- _Instructions to follow_
Locate and copy each line in the data that contains the word "pose".

- _Data for this exercise_
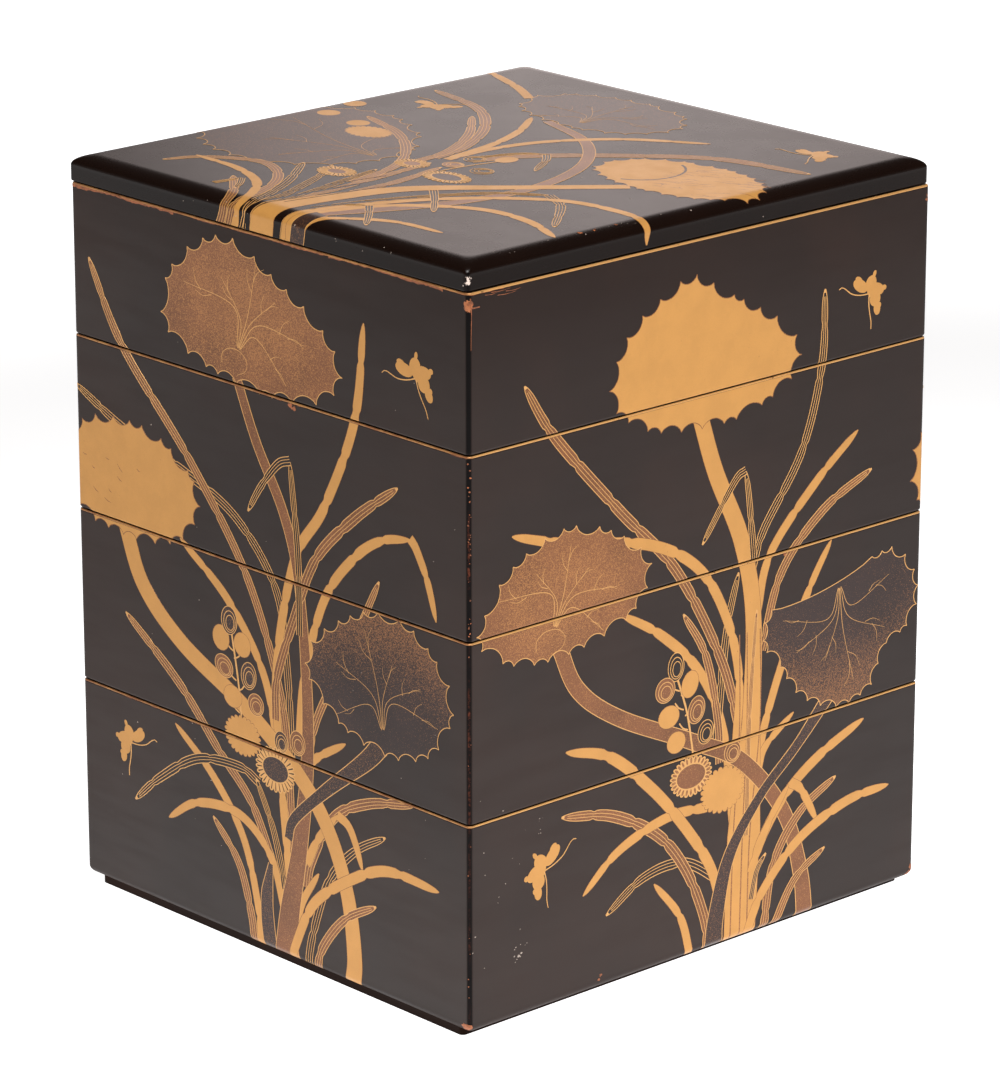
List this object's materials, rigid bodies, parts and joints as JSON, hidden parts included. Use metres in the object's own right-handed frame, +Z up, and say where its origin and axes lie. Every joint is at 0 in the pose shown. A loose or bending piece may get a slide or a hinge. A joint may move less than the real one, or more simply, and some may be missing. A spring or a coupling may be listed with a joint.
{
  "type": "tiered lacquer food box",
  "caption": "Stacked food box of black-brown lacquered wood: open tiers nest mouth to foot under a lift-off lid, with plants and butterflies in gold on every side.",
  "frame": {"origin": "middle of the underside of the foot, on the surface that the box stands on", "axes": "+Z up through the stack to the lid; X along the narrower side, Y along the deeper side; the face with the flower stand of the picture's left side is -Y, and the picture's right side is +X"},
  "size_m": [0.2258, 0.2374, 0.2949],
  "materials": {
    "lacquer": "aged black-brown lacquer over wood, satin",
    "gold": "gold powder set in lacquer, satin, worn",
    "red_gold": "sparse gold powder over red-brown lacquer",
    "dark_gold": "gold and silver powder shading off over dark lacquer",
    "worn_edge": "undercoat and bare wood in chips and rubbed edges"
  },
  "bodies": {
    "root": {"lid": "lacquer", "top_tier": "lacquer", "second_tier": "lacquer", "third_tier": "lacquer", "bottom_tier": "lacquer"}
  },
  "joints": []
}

---

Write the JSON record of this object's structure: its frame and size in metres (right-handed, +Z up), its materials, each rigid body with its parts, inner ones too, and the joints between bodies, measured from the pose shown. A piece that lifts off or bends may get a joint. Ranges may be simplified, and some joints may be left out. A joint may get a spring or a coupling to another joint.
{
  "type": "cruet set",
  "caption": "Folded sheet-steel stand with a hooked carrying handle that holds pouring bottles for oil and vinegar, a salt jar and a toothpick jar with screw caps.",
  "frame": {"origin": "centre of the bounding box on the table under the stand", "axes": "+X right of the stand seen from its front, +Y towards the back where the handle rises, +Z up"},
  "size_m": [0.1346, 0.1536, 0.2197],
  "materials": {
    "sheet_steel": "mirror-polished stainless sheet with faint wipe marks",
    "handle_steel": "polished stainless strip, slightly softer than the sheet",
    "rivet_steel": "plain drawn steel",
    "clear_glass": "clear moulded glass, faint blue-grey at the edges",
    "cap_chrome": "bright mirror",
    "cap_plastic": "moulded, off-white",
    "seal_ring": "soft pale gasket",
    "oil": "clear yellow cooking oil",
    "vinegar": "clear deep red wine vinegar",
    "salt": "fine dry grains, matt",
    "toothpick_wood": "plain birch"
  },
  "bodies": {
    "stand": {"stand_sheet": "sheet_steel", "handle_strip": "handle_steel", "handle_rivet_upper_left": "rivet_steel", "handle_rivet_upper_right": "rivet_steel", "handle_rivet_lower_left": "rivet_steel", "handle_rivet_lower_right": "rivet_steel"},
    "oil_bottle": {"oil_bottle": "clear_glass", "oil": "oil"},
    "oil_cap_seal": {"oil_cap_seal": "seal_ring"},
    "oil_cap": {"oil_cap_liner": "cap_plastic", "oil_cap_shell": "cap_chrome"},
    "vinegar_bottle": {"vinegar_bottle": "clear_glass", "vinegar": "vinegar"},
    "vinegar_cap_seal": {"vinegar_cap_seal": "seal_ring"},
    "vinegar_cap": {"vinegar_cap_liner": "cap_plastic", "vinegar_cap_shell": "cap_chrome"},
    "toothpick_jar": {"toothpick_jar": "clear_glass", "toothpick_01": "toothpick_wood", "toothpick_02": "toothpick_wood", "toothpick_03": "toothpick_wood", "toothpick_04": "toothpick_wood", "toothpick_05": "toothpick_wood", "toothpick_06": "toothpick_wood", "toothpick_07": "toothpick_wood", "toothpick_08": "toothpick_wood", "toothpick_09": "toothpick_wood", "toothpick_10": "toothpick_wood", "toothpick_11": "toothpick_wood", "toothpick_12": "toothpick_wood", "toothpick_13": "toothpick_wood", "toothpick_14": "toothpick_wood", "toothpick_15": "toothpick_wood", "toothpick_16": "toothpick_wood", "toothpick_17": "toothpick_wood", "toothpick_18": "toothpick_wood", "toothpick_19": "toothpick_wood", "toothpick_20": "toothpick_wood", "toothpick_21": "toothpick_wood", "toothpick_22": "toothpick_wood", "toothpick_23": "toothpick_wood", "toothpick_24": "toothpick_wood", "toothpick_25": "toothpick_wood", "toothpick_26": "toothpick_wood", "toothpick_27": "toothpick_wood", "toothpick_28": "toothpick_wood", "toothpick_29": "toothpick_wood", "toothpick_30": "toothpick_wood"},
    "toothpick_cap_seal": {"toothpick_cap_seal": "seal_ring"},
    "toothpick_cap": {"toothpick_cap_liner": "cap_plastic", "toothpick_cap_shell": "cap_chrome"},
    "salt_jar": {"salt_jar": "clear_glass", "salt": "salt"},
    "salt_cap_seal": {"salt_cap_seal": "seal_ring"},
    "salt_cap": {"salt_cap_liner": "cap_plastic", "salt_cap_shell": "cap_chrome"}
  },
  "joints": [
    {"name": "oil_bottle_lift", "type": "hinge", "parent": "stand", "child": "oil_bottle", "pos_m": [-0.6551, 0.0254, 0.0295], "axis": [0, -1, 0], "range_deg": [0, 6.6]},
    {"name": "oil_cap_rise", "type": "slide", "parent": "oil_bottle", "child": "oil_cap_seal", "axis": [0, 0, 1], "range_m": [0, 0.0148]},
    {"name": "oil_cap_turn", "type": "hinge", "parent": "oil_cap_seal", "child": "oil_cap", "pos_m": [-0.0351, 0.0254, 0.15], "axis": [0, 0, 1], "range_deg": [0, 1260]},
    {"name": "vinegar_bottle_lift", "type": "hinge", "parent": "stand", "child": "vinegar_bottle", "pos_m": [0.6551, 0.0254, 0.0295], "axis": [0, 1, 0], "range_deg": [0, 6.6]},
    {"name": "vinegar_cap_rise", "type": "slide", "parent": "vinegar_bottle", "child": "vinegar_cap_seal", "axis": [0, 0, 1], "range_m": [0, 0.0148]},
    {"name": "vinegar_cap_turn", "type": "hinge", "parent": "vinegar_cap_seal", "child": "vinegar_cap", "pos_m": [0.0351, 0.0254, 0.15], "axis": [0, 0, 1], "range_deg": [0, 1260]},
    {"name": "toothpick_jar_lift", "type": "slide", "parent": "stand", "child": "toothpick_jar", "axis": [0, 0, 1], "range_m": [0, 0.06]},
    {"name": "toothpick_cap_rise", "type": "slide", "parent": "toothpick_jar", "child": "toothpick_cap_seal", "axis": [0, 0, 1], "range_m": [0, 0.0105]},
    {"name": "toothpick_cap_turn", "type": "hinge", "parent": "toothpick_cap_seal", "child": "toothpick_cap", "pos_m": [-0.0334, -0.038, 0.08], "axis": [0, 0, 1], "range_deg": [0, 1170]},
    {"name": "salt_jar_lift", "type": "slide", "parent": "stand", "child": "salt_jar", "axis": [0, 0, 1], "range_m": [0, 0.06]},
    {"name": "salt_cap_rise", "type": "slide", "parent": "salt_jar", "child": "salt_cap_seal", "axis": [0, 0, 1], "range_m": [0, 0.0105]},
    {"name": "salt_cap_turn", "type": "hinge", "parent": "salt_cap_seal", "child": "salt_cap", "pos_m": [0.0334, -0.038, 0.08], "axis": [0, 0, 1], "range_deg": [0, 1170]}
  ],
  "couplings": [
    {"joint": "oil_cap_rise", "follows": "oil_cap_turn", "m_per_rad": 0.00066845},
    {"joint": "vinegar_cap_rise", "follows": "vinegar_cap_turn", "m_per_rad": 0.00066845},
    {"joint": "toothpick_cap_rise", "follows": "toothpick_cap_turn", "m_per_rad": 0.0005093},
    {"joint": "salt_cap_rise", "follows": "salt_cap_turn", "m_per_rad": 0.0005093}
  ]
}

- _The response_
List this object's materials, rigid bodies, parts and joints as JSON, hidden parts included. Use metres in the object's own right-handed frame, +Z up, and say where its origin and axes lie. Every joint is at 0 in the pose shown. A loose or bending piece may get a slide or a hinge. A joint may move less than the real one, or more simply, and some may be missing. A spring or a coupling may be listed with a joint.
Write the JSON record of this object's structure: its frame and size in metres (right-handed, +Z up), its materials, each rigid body with its parts, inner ones too, and the joints between bodies, measured from the pose shown. A piece that lifts off or bends may get a joint. Ranges may be simplified, and some joints may be left out. A joint may get a spring or a coupling to another joint.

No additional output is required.